I’m not sure one should start tinkering with shoving ranges solely depending on an opponent’s likelihood of calling. It’s also still contingent on how many players you have to beat and your stack size. Nevertheless, the table does show that certain types of hand are better against generally ‘cally’ players and generally ‘foldy’ players.
Against cally players weak aces and low pocket pairs do reasonably well. Against foldy players, the hope is that they fold(!); hence we can add marginal hands such as the J-8s and 9-7s to the range in the knowledge that our equity if called is not terribly worse than if we had shoved with a more genuine hands, such as A-6o or 4-4. The caveat here is that against generally foldy players, you need a whole bunch of them behind you (say, more than three) before you opt not to shove with any of these hands (excepting perhaps Q-7o).
The other point of interest is the final two columns. They assess the likelihood that if you folded this hand now, you would be dealt a better hand in the next five. Note that the percentiles I’ve used are from Pokerstove’s ranking which is derived by pitting every hand against every other hand. 2-2 thus performs relatively badly (Pokerstove says it’s only a top 60% hand) because it doesn’t do well against 5-4o, for example. However, it’s worth noting, regardless of how the hands are ranked, that if you have a top 20% hand, the chances of you being dealt a better hand in the next five is only 33%.

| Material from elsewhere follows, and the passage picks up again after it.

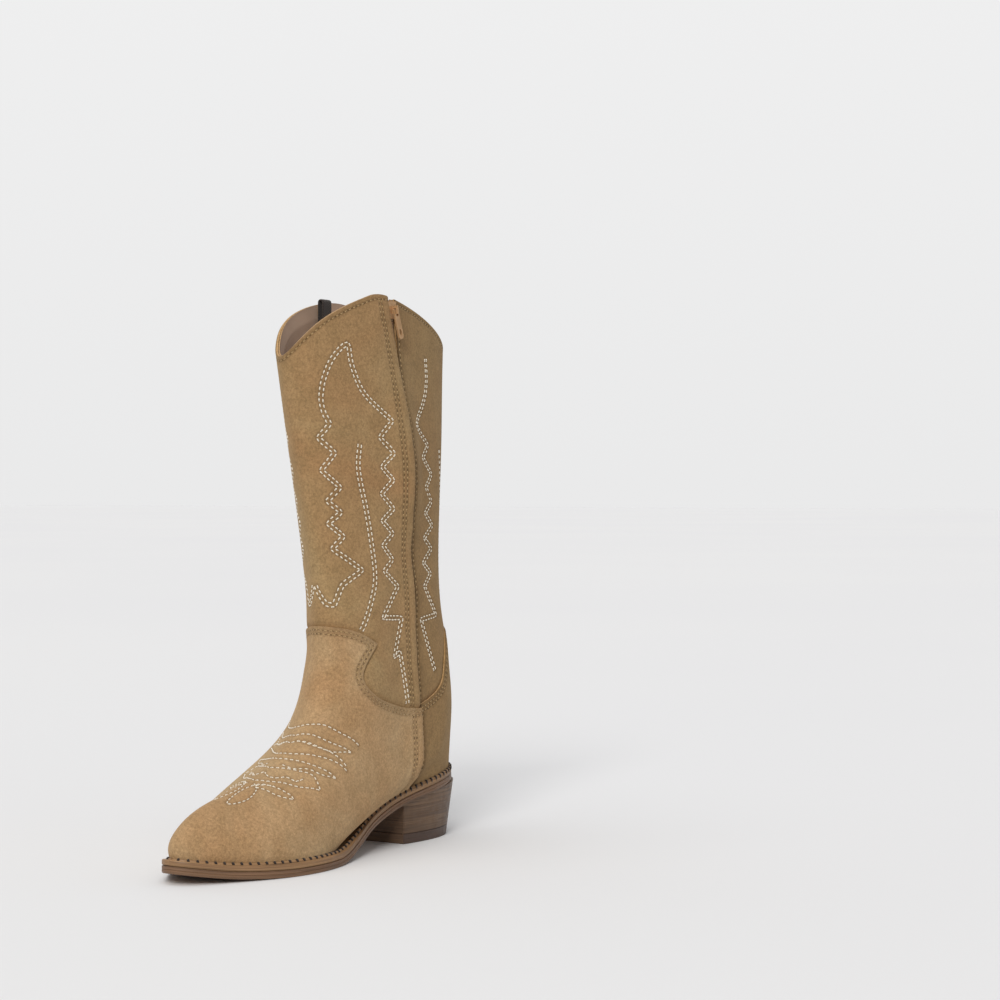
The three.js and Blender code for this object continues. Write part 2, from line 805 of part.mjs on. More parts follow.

The scope of this article is too narrow to include shoving and calling ranges based on stack sizes and number of opponents behind (I would recommend Kill Everyone and No Limit Hold Em Theory and Practice for that). However, it’s worth noting that these marginal hands – despite being quite different in other poker terms (how they flop, what depth of stack is best for playing with them) – when it comes to the shove or fold part of a tournament, they all fare quite similarly, regardless of opponent shove/calling ranges.